From the journey of a man who lost his mount in a desolate desert, to Adam receiving the words in the first repentance humanity ever knew, to Kaʿb ibn Mālik and his two companions in the constriction of the earth for all its vastness, the Qurʾan draws a single image: repentance is not a movement the servant begins alone in one direction toward his Lord, but two returnings that meet, the precedence of one of them a grace from God not attained by desert. And whoever knew that his returning to his Lord is nothing but a response to a returning that preceded it from his Lord toward him, found it easy to return, and did not disdain that for fear of being accused of deficiency; for the best of sinners, as the Messenger of God ﷺ said, are those who repent. And with God is success, and God knows best.


Notes

  1. Narrated by Muslim in his Ṣaḥīḥ, the Book of Repentance, hadith no. 2747, on the authority of Anas ibn Mālik (may God be pleased with him).

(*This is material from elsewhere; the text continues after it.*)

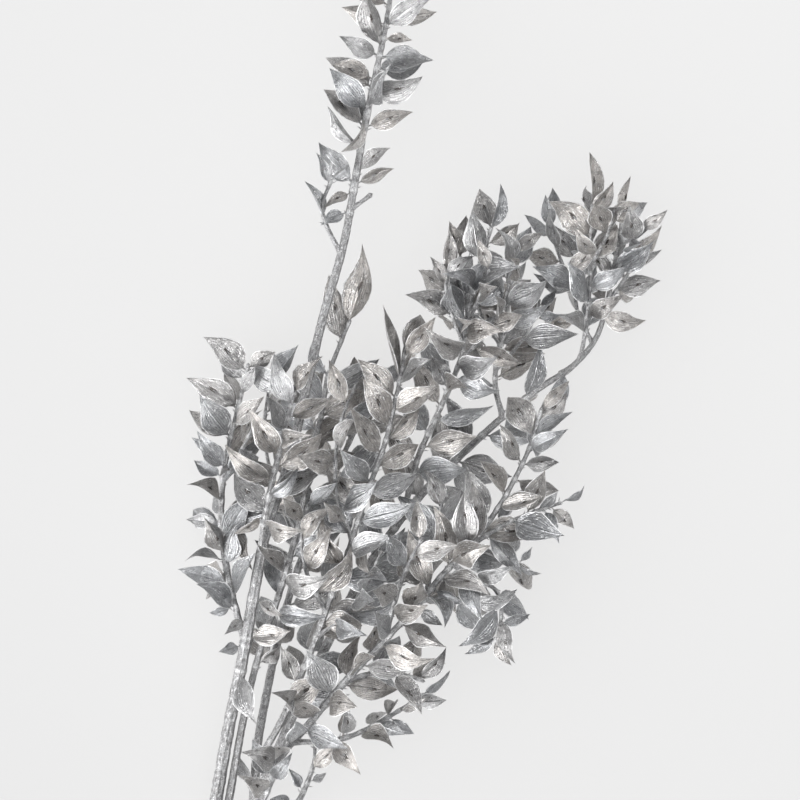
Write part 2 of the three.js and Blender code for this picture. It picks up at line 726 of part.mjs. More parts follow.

  2. Narrated by Ibn Mājah in his Sunan (4252) and Aḥmad in his Musnad, on the authority of ʿAbd Allāh ibn Masʿūd (may God be pleased with him); authenticated by al-Albānī and Ibn Ḥibbān.
  3. Narrated by al-Tirmidhī in his Sunan (2499), Ibn Mājah (4251), and Aḥmad in his Musnad (13049), on the authority of Anas ibn Mālik (may God be pleased with him); graded good (ḥasan) by al-Albānī and authenticated by Ibn Bāz.